いつも通りにできることが少なくなる中、それでもやりたいこと、やるべきことがじわじわと浮かび上がってくる。

我が家でも、外出する必要がなくなり、待ってました!とばかりに動くことをやめた私と対照的に、
母は、家の中にせっせとヨガマットをひいては、スマホの中の小さな先生に目を凝らしながら、二の腕を震わせている。

こうやって、今の自分にとって大切なことを選別していく調子で、
人間関係も、はっきりと線が引かれるようになった、と感じる。

人びとは今、いつも以上に一生懸命、人とのつながりを求めている。

「電話しよ」「zoom飲みやろうよ」

コロナがなかったらここまで連絡をとっていなかったのでは…と思うとなんとも皮肉な感じがするが、
こうして連絡をとるのは、簡単には会えない状況の中、別の方法でもコンタクトをとりたいと思う、ごく一部の限定された人だけだ。

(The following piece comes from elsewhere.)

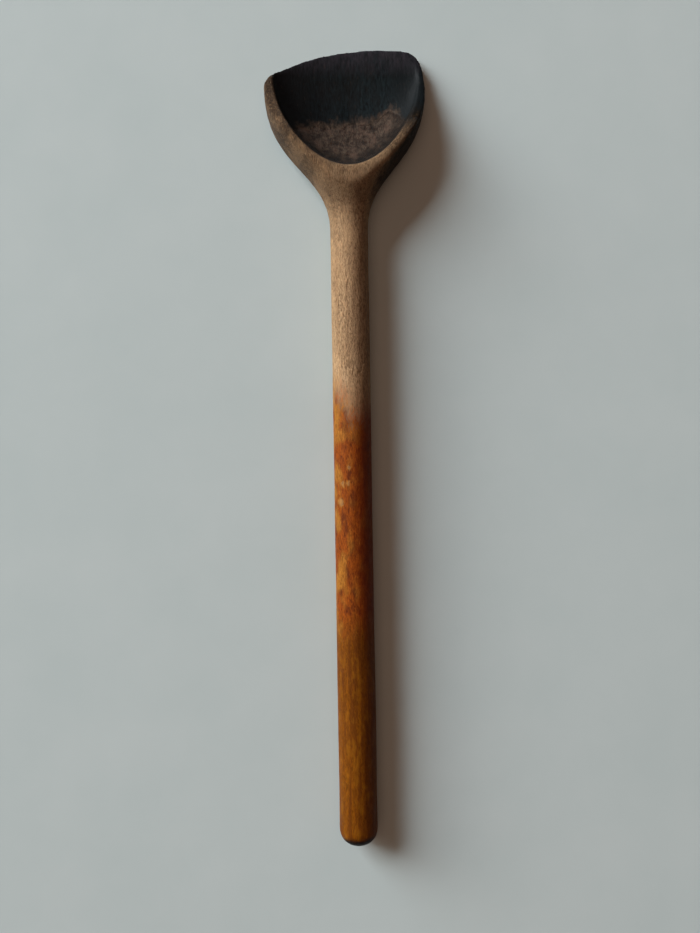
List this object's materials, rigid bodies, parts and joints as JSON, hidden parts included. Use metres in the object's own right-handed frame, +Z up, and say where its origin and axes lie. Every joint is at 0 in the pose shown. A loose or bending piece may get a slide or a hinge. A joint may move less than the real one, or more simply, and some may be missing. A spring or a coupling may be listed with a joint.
{
  "type": "wooden cooking spoon",
  "caption": "Worn one-piece wooden cooking spoon: round handle, oval scoop with its nose scraped away, black left in the hollow and amber lacquer left on the lower handle.",
  "frame": {"origin": "middle of the footprint, on the table the spoon lies on", "axes": "+Y runs along the handle to the bowl, +Z is up out of the hollow, +X is to the right with the bowl pointing away"},
  "size_m": [0.0524, 0.2588, 0.0169],
  "materials": {
    "bare_wood": "bare weathered lime wood, raised grain, matt",
    "amber_lacquer": "old amber oil lacquer over wood, satin, worn through in places",
    "black_lacquer": "black lacquer and soot, satin, scratched along the grain"
  },
  "bodies": {
    "root": {"carved_wood_body": "bare_wood", "handle_amber_lacquer": "amber_lacquer", "bowl_black_lacquer": "black_lacquer"}
  },
  "joints": []
}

いまは、教室でたまたま隣の席だから話す、あの、ゆるやかなつながりが、なくなった。


人との関係に区切りを感じることは、これがはじめてではない。
私はついこの間大学を卒業したばかりだけど、卒業式(もどき)では、「ああ、もうこの人と会うことはないだろうな…」と思う人が多く、ひとりひとりの姿を目に焼き付けるように、ガン見しながら歩いていた。

人と連絡を取るハードルが上がった今、連絡するか、しないか、その選別を色濃く感じる。

象徴的なのは、SNS上で行われる「リレー」だ。


「好きな○○を○人に回してください!」


中学のときに流行ったチェーンメールと同じものが、10年の時を経て自分の周りを飛び交っていることに、懐かしさとやるせなさを感じながら、
誰かの中で線引かれた自分と、これから誰かを線引くことに、何とも言えない窮屈さを感じる。

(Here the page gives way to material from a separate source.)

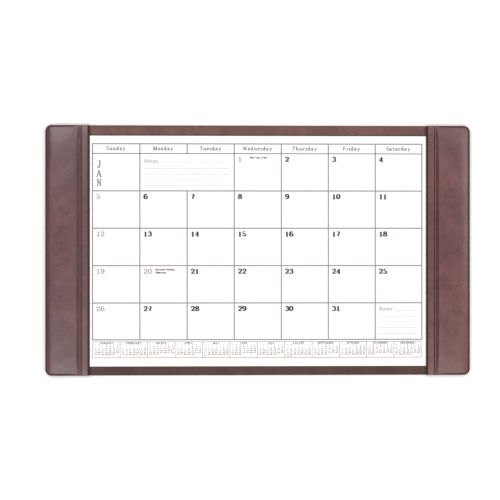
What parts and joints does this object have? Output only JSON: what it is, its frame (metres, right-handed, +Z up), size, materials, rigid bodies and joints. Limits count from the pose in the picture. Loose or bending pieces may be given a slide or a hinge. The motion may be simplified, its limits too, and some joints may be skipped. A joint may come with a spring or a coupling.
{
  "type": "desk pad calendar",
  "caption": "Leather desk pad with padded side rails whose flexible inner lips hold a tear-off monthly paper calendar.",
  "frame": {"origin": "middle of the footprint, on the desk", "axes": "+X along the width to the user's right, +Y away from the user, +Z up from the desk"},
  "size_m": [0.8636, 0.508, 0.016],
  "materials": {
    "leather": "satin",
    "felt": "matt napped",
    "hardboard": "raw",
    "greyboard": "raw",
    "foam": "open cell",
    "thread": "twisted",
    "lip_board": "raw",
    "chipboard": "raw",
    "paper": "uncoated",
    "padding_glue": "dried"
  },
  "bodies": {
    "pad": {"felt_backing": "felt", "base_board": "hardboard", "base_leather": "leather", "left_rail_spacer": "greyboard", "left_rail_core": "greyboard", "left_rail_padding": "foam", "left_rail_leather": "leather", "left_seam_thread": "thread", "right_rail_spacer": "greyboard", "right_rail_core": "greyboard", "right_rail_padding": "foam", "right_rail_leather": "leather", "right_seam_thread": "thread"},
    "left_lip": {"left_lip_leather": "leather", "left_lip_stiffener": "lip_board"},
    "right_lip": {"right_lip_leather": "leather", "right_lip_stiffener": "lip_board"},
    "calendar": {"calendar_backing": "chipboard", "pad_glue": "padding_glue", "sheet_02_february": "paper", "sheet_03_march": "paper", "sheet_04_april": "paper", "sheet_05_may": "paper", "sheet_06_june": "paper", "sheet_07_july": "paper", "sheet_08_august": "paper", "sheet_09_september": "paper", "sheet_10_october": "paper", "sheet_11_november": "paper", "sheet_12_december": "paper"},
    "january_sheet": {"sheet_01_january": "paper"}
  },
  "joints": [
    {"name": "left_lip_flex", "type": "hinge", "parent": "pad", "child": "left_lip", "pos_m": [-0.3588, 0, 0.0106], "axis": [0, -1, 0], "range_deg": [0, 20], "stiffness_Nm_per_rad": 0.02},
    {"name": "right_lip_flex", "type": "hinge", "parent": "pad", "child": "right_lip", "pos_m": [0.3588, 0, 0.0106], "axis": [0, 1, 0], "range_deg": [0, 20], "stiffness_Nm_per_rad": 0.02},
    {"name": "calendar_slide", "type": "slide", "parent": "pad", "child": "calendar", "axis": [0, -1, 0], "range_m": [-0.49, 0.49]},
    {"name": "january_tear_off", "type": "slide", "parent": "calendar", "child": "january_sheet", "axis": [0, -1, 0], "range_m": [0, 0.49]}
  ]
}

さらに、SNSが広がりきったこの時代、人の人間関係が嫌でも目に入ってくる。
Twitterのリプ合戦、インスタでの2ショット。
毎日そのやりとりが目に入り、知らぬ間に、友人の友人の名前まで覚えてしまうほどだ。

相手の人間関係が透ける中で、自分の位置づけがはっきりと見えてしまうことが、私にとっては、なんだか、刺激がつよくて、つかれるなあと思っていた。

先日、例にももれず高校時代の友人たちとzoom飲みをしていると、そのうちの一人が、また別の高校時代の友人と話す予定があるという。

彼女が話す予定の友人は、高校を卒業してから一度も連絡をとっていなかったけれど、
反射的に、私も話したい、と言っていた。
自分でも意外だった。

きっと私は、自分が人に引いた線、引かれた線を飛び越えたかったのだと思う。


いま、私は、ゆるやかなつながりを、求めている。